Supporter up first: Set to take the stand this morning was biochemist Michael Behe, Lehigh University professor and a top supporter of intelligent design.

Behe, who has debated Miller on the concept of intelligent design, is expected to present evidence that intelligent design is not a religious movement, but rather a viable scientific alternative to the theory of evolution.


Behe's scientific argument for intelligent design includes a concept called "irreducible complexity," which means that some things could not have been pieced together in the manner described by evolution; without one part, some living things would not function at all, so they had to have been created all at once.

The concept is in keeping with the intelligent design argument that, for example, birds were abruptly created with wings and feathers and fish were created with gills and fins.

According to evolution, these animal's unique characteristics evolved over millions of years.

Iowa State University professor Scott Minnich is also scheduled to take the stand to present scientific testimony as the defense makes its case.

Both are fellows of the "Discovery Institute," the largest organization supporting
scientific research into intelligent design.

Religious motives: The defense attorneys will have to establish that intelligent design is not akin to Christian creationism and also that the school board did not have religious motives for including intelligent design.

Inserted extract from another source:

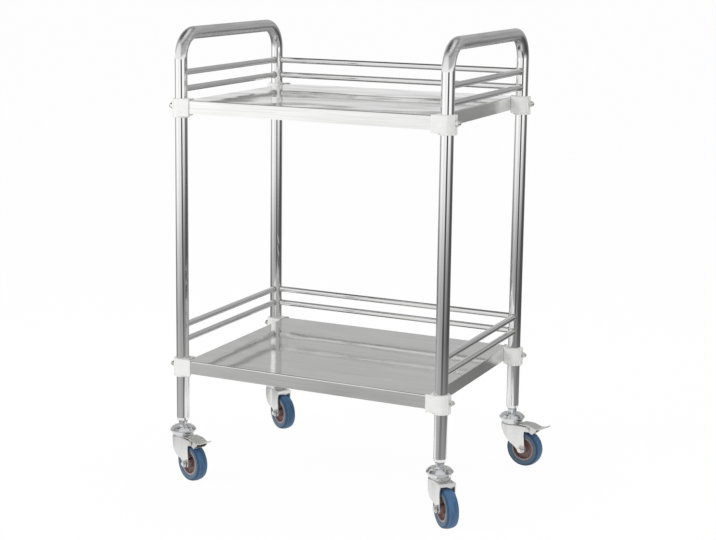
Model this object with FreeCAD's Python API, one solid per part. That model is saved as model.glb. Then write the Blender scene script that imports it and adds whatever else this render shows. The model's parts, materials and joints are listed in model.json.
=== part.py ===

Superintendent Richard Nilsen and assistant superintendent Michael Baksa are expected to take the stand this week.

Gillen said Friday that Nilsen and Baksa were "at the center" of the board's discussions and the decision to include intelligent design.

The two will explain "how it actually happened..." Gillen said.

In his deposition, Nilsen said he could not remember many of the controversial statements the parents allege and newspapers reported as coming from board members.

Perhaps the public's most eagerly anticipated testimony will come from former board member William Buckingham, the board's most outspoken proponent of intelligent design.

Buckingham announced his plans to resign from the board about two months before the trial started, saying he was moving south because of health problems.

Witnesses for the parents testified that Buckingham made many religious statements, referencing the crucifixion of Jesus Christ and saying the country was founded on Christianity and students should be "taught as such."

Could not remember: In his deposition, Buckingham said he did make a comment that the separation of church and state is "a myth," but he could not remember making some other statements, that they were taken out of context or that they were made at other times.

Gillen said Buckingham "...needs to come forward and tell everyone..." what he did or didn't say.

Buckingham, as well as two York reporters who quoted Buckingham in newspaper articles during the time the board was discussing intelligent design, will be called by the parents attorneys.

At least one of the reporters is expected to take the stand Oct. 27, but attorneys said they weren't sure when Buckingham will testify.

Newspaper articles: Gillen and his fellow Thomas More Law Center attorneys have had a standing objection to any testimony related to newspaper articles, calling the articles "hearsay."

Judge John E. Jones III ruled that the reporters' testimony must be limited to the content of the news articles they wrote.

Even if the two reporters testify that their works are accurate, Gillen said the defense could continue to fight the admission of their articles into the record.

He said there is no case law that permits newspaper articles to be made part of the record in a case of this nature.